-- BEGIN --
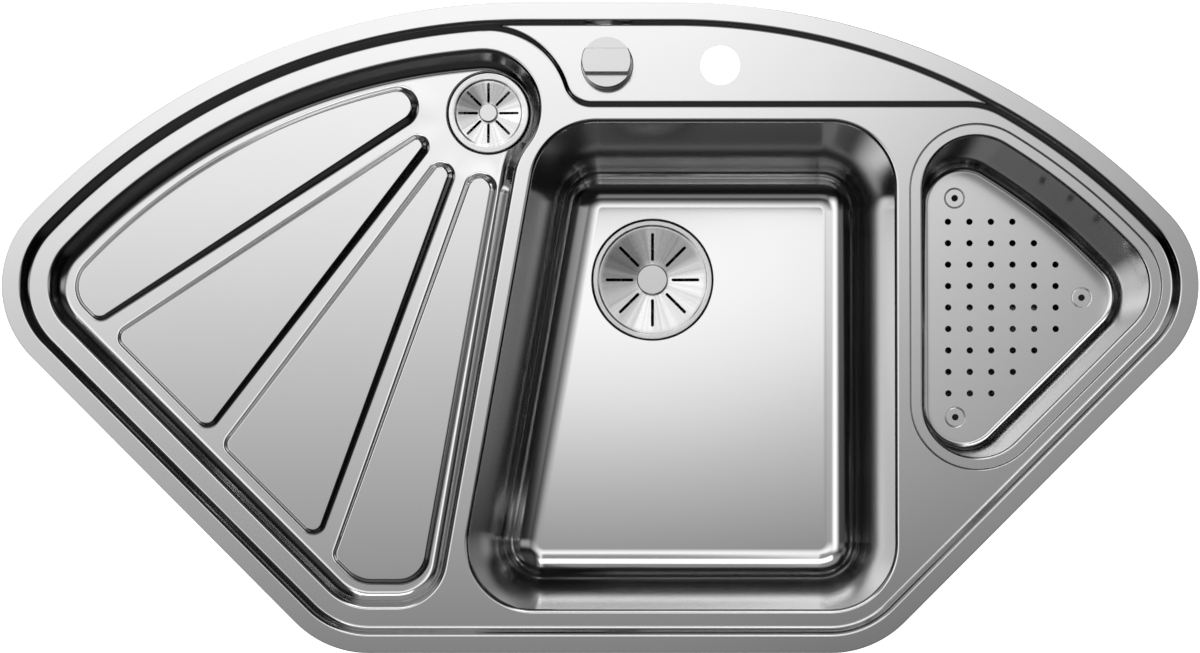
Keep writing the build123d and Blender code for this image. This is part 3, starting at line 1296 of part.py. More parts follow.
-- END --
-- BEGIN --
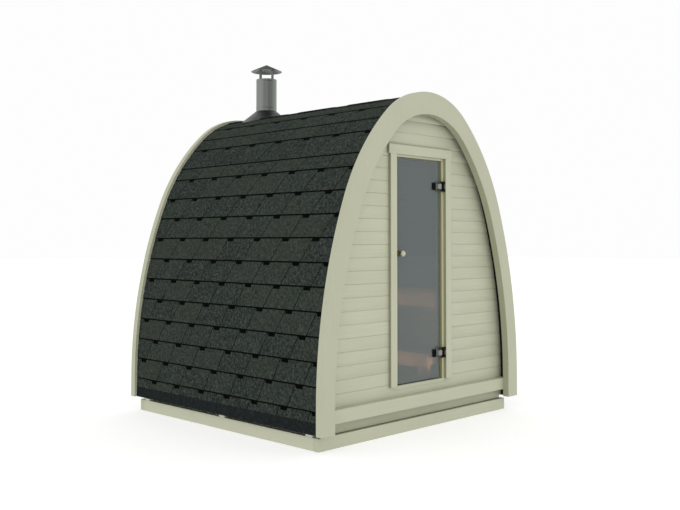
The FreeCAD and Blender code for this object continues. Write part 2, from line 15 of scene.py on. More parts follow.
-- END --
-- BEGIN --
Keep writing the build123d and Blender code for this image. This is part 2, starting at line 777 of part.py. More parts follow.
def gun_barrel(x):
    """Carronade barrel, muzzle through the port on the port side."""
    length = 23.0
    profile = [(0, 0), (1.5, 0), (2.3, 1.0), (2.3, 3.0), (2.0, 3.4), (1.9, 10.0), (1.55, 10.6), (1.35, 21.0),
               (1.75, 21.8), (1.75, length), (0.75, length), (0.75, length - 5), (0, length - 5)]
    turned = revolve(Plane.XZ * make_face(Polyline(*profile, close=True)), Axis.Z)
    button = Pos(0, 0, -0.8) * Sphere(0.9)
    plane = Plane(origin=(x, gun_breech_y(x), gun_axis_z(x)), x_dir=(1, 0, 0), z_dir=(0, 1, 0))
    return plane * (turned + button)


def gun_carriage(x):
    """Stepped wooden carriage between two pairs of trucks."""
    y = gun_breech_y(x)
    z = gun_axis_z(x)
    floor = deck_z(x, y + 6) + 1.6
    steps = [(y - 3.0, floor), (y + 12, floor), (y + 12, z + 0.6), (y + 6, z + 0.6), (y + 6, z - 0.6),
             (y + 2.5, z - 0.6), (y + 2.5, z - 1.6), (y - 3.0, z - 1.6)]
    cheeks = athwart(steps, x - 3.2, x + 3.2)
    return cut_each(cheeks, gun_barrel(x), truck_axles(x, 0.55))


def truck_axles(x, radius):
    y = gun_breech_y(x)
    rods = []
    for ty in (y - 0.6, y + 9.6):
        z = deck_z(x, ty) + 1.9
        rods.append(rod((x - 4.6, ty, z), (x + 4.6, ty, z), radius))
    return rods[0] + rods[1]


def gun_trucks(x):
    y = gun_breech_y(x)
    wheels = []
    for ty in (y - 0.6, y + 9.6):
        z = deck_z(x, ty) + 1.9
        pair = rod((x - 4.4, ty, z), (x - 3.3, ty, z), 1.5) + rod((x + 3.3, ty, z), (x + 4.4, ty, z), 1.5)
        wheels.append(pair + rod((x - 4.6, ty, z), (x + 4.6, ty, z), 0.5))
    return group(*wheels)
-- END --
• Exercise prompt:
Return every line above in which the string "follow" occurs.

• Output for this task:
Keep writing the build123d and Blender code for this image. This is part 3, starting at line 1296 of part.py. More parts follow.
The FreeCAD and Blender code for this object continues. Write part 2, from line 15 of scene.py on. More parts follow.
Keep writing the build123d and Blender code for this image. This is part 2, starting at line 777 of part.py. More parts follow.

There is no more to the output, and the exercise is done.